Where is Farm Policy Headed?
The emergency aid package and the new crop insurance legislation confirm that the long-term trend towards federal disengagement from management of farmers' decisions has reversed itself. With these actions, Congress has shown its willingness to transfer money to farmers directly via emergency aid and indirectly with expanded crop insurance premiums. And, in what many see as a sign of things to come, many farmers in 2001 will receive more aid through the crop insurance program than through price supports, conservation payments, or direct aid.
Support for Counter Cyclical Payments
As indicated by Secretary Glickman, there is growing support for counter cyclical payments, which are distributed only when income is low. The current set of revenue insurance products based both on area-wide revenue as well as individual farm revenue meet this criterion. And the federal government is encouraging their purchase by paying 50 to 75 percent of the premium that would be charged for the product by the private sector.

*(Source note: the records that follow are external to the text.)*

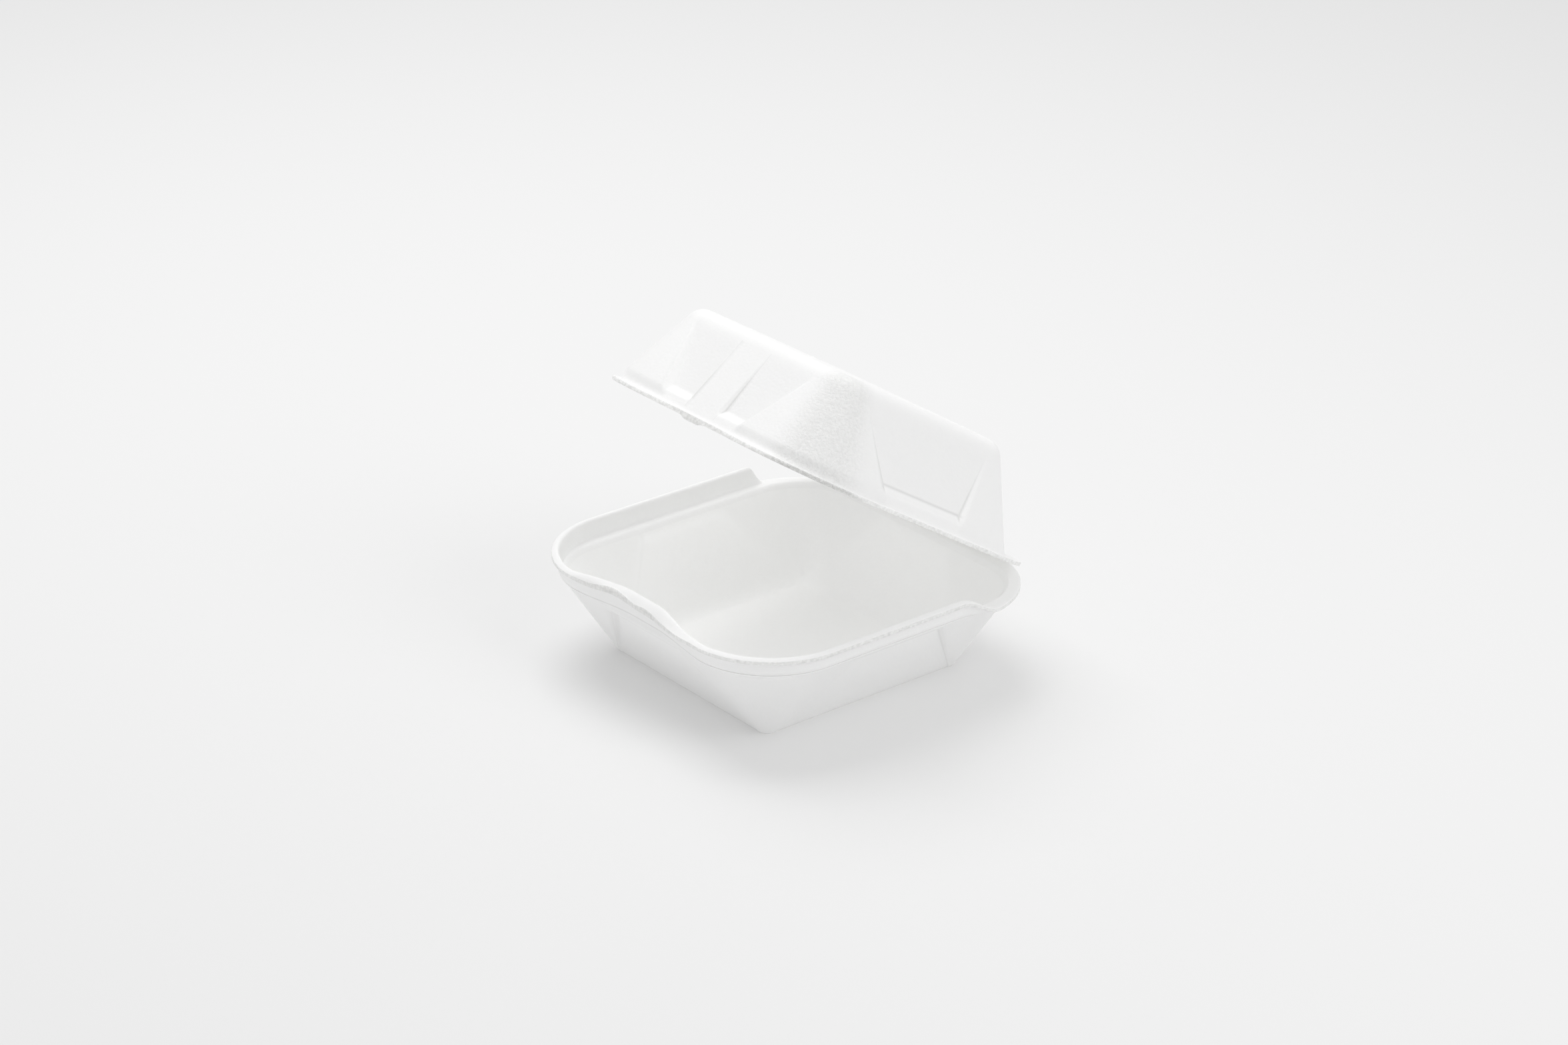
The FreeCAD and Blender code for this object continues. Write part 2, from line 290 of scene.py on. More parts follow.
def walk(side: np.ndarray, length: np.ndarray, half_x: np.ndarray, front: np.ndarray,
         back: np.ndarray, radius: np.ndarray) -> np.ndarray:
    """Points at given distances along rounded rectangles.

    Args:
        side: Side from whose first corner each distance is measured.
        length: Distance; below 0 or past the side it runs into a corner.
        half_x: Half width of each point's rectangle.
        front: Y of its front edge.
        back: Y of its back edge.
        radius: Its corner radius.

    Returns:
        Array of (x, y), one for each entry of side.
    """
    along, away = ALONG[side], AWAY[side]
    low = np.stack([-half_x + radius, front + radius], -1)
    high = np.stack([half_x - radius, back - radius], -1)
    start = np.where(np.isin(side, (0, 3))[:, None], low, high)
    start[side == 1] = np.stack([high[:, 0], low[:, 1]], -1)[side == 1]
    start[side == 3] = np.stack([low[:, 0], high[:, 1]], -1)[side == 3]
    straight = np.where(side % 2 == 0, high[:, 0] - low[:, 0], high[:, 1] - low[:, 1])
    run = np.clip(length, 0.0, straight)
    bend = (length - run) / radius
    return (start + along * run[:, None]
            + radius[:, None] * (away * np.cos(bend)[:, None] + along * np.sin(bend)[:, None]))


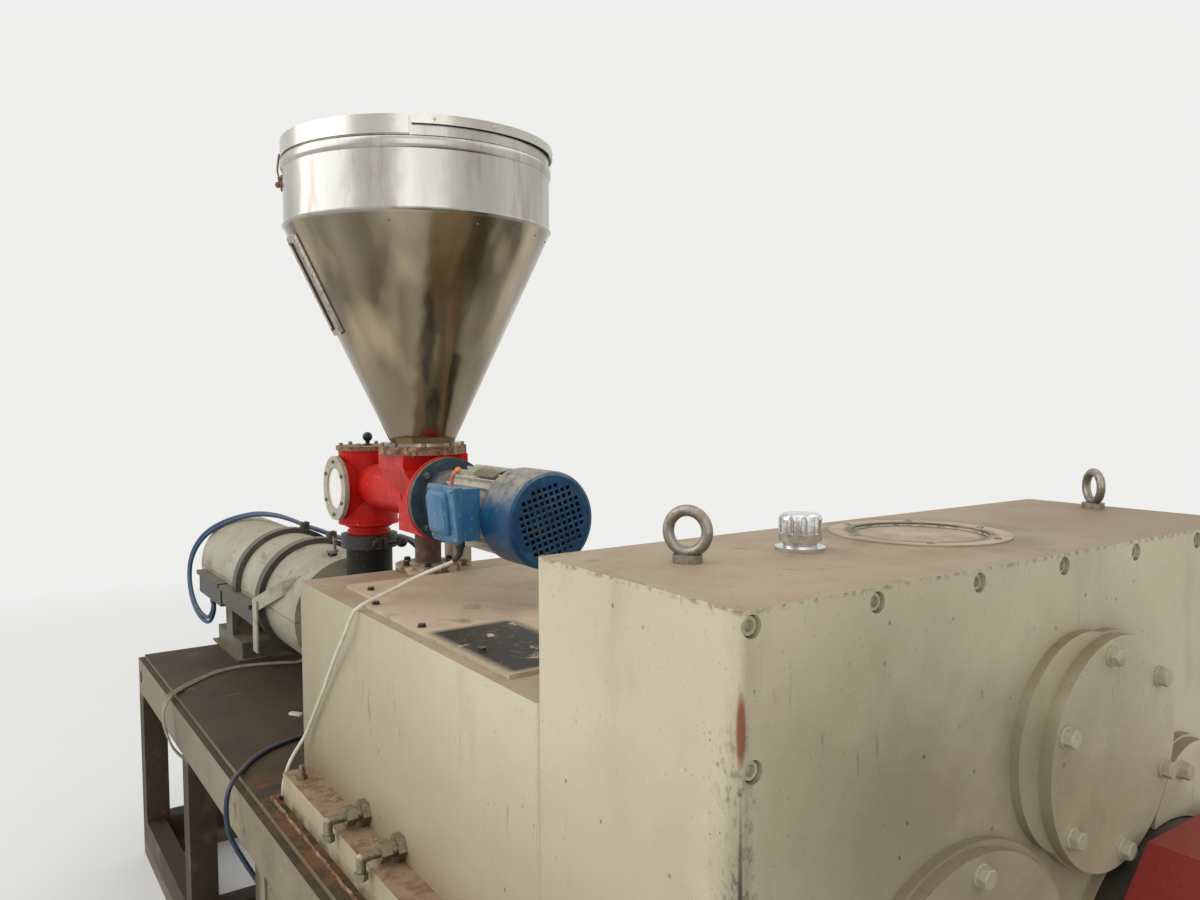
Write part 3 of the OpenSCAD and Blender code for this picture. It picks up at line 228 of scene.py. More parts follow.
def turned(profile, sides, flats=0):
    """Profile of (radius, height) turned about Z and closed by its two ends: radius times the unit
    circle, or with flats times 1 / cos(angle to the nearest flat). There the profile's third number
    cuts the corners down to that many times the chamfered corner, and 9 leaves them sharp."""
    profile = np.asarray(profile, float)
    angle = np.arange(sides) * 2 * math.pi / sides
    shape = np.ones(sides)
    if flats:
        sector = 2 * math.pi / flats
        shape = 1 / np.cos((angle + sector / 2) % sector - sector / 2)
    radius = profile[:, :1] * shape[None, :]
    if flats:
        cap = profile[:, :1] * CHAMFERED_CORNER
        radius = np.minimum(radius, np.where(profile[:, 2:3] > 0, cap * profile[:, 2:3], radius))
    x = radius * np.cos(angle)
    y = radius * np.sin(angle)
    z = np.broadcast_to(profile[:, 1:2], x.shape)
    points = np.stack([x, y, z], -1).reshape(-1, 3)
    return points, tube_faces(len(profile), sides)


def ring(profile, sides):
    """Closed profile of (radius, height), anticlockwise, turned about Z into a ring."""
    profile = np.asarray(profile, float)
    angle = np.arange(sides) * 2 * math.pi / sides
    x = profile[:, :1] * np.cos(angle)
    y = profile[:, :1] * np.sin(angle)
    z = np.broadcast_to(profile[:, 1:2], x.shape)
    points = np.stack([x, y, z], -1)
    points = np.concatenate([points, points[:1]]).reshape(-1, 3)
    faces = grid_faces(len(profile) + 1, sides)
    last = len(profile) * sides
    faces = np.where(faces >= last, faces - last, faces)
    return points[:last], [tuple(f) for f in faces]


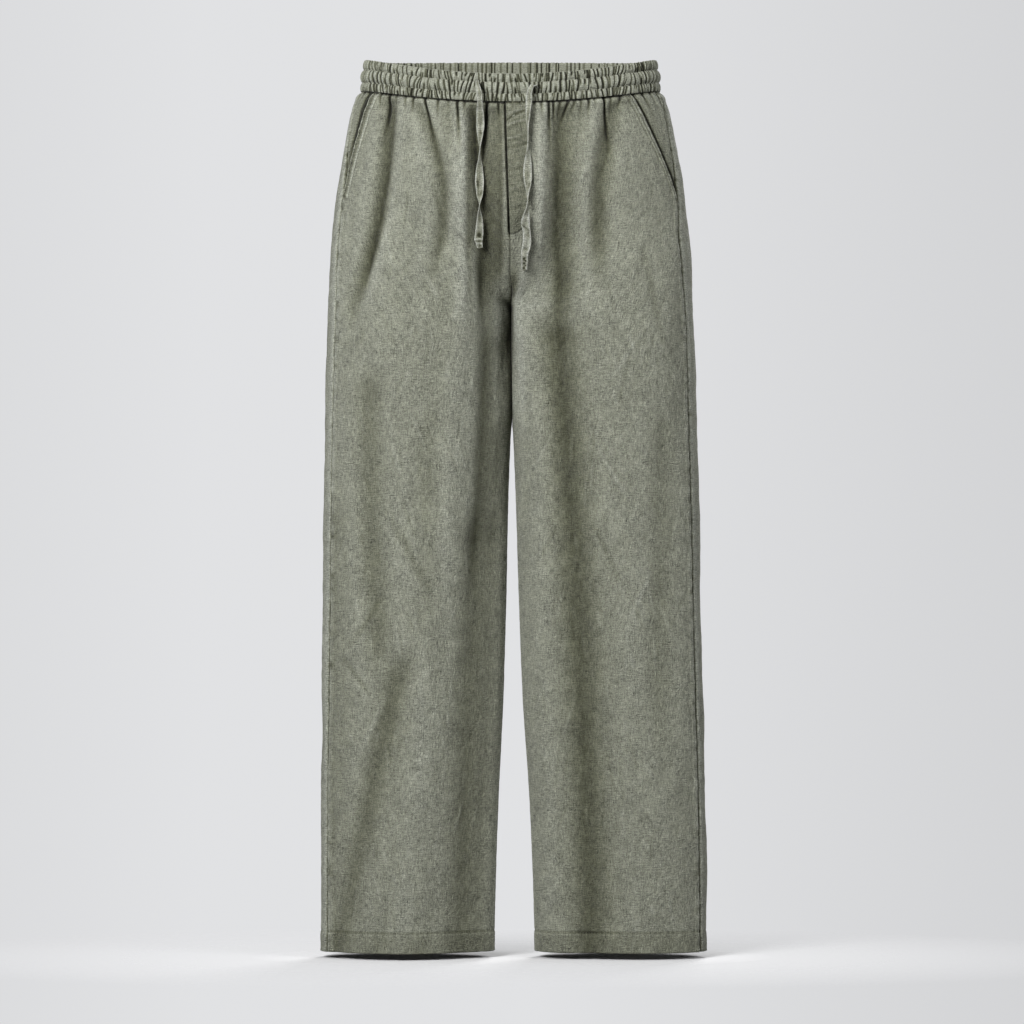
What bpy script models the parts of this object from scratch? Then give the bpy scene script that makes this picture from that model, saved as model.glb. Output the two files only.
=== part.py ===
"""Linen drawstring trousers, filled out as when worn, waist and hems open.

Units are metres and +Z is up. The front faces -Y, left and right are the wearer's, and the
wearer's left is at +X. The origin is the middle of the waist, level with the middle of the
waistband at the sides. "drop" is a depth below the origin. "u" runs round one half of the
garment: 0 at centre front or the inseam's front edge, about 0.5 at the side, and 1 at centre
back or the inseam's back edge.
"""
import bisect
import math
from collections import namedtuple

import bmesh
import bpy
from mathutils import Matrix, Vector

# ---------------------------------------------------------------- driving sizes
WALL = 0.0012              # cloth wall
HEM_WALL = 0.0023          # doubled cloth at the turned-up hem
HEM_DEPTH = 0.024          # turned-up hem
SEAM_U = 0.0005            # half of the gap between two panels at a seam, as a share of a half round
LEDGE = 0.0004             # clearance between a piece and the panel that it lies on

WAIST = 0.0187             # drop of the waist seam at the sides
FORK_TOP = 0.130           # where the rise curves begin to swing in
CROTCH = 0.270             # drop of the crotch point
MIDDLE_TOP = 0.110         # the panels' middles turn from body to leg between these drops
MIDDLE_BOTTOM = 0.310
EDGE_REACH = 0.085         # how far the rise curves' shape reaches into a panel, in u
BACK_STEP = 0.101          # below this a back panel has half as many columns
HEM = 1.029                # drop of the hem's edge

FRONT_DIP = -0.0190        # the waist seam at centre front, against the sides
BACK_RISE = 0.0062         # the same at centre back
TILT_END = 0.200           # the panels' rows are level from this drop on

FRONT_GATHERS = 11         # gathers under the waistband on each front panel
BACK_GATHERS = 14          # and on each back panel
GATHER_DEPTH = 0.0020
GATHER_LENGTH = 0.034
BAND_RIBS = 126            # ribs round the elastic waistband
BAND_HALF_HEIGHT = 0.0181  # at the sides
BAND_FRONT_HALF_HEIGHT = 0.0161
RIB_DEPTH = 0.0010

FACING_TUCK = 2            # columns of the front panel that a pocket facing runs in under
FACING_INSET = 0.0021      # depth of the facing's face under the front panel's face
FACING_RISE = 0.045        # share of u in which the facing comes up to the side seam's level
FACING_END = 0.144
POCKET_BOTTOM = 0.147      # drop of the lower end of a slanted pocket opening

FLY_WIDTH = 0.021
FLY_LEAD = 0.0055          # how far the fly's free edge passes centre front at the top
FLY_CURVE = 0.160          # where the fly's lower end begins to curve in
FLY_END = 0.190
FLAT_BY_FLY = {-1: FLY_LEAD + 0.001, 1: FLY_WIDTH + 0.001}   # no gathers nearer than this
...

One might think that a new president and Congress in 2001 might mean a new direction for farm policy. However, neither of the presidential candidates has, to date, offered new initiatives for farm policy; and, if recent trends continue, more than 90 percent of the members of the new Congress will have come from the old Congress. So there is no reason to think that we will have much more in the way of new farm programs than a reformulation of current payment schemes.